In a 2010 letter to NOAA Fisheries, Sen. Charles Schumer (D-NY) urged the Department of Commerce and its fisheries agency to issue such a moratorium on any flawed data, calling MRFSS "extremely dangerous on a year to year basis," while officially requesting "that NMFS dismiss future recreational overages predicted by MRFSS until the new system is fully implemented and calibrated by NOAA." The senator went on to call it "patently unfair to punish anglers by reducing their quota due to erroneous landings estimates produced with a broken system."
RFA points to a recent study by noted Connecticut researcher Dr. Victor Crecco showing how MRFSS' 2008 angler estimates were up to 400% higher than actual license sale figures and U.S. Fish and Wildlife Service estimates. Dr. Crecco's findings "strongly suggest that the MRFSS has severely overestimated the number of saltwater anglers and fishing trips particularly in recent years, and by extension, has severely inflated the true recreational catch and harvest of all finfish species."

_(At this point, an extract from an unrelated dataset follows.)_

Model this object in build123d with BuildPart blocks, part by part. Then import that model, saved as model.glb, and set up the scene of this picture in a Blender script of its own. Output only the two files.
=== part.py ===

Donofrio said this MRFSS data is used not only to monitor annual catch limits in the recreational sector, but that it also has an impact on scientific stock assessments. "When you consider that biomass estimates for blackfish incorporate this hopelessly flawed harvest data, it's ludicrous to think that our ASMFC representatives could possibly actually entertain such laughable mandates against our community," he said.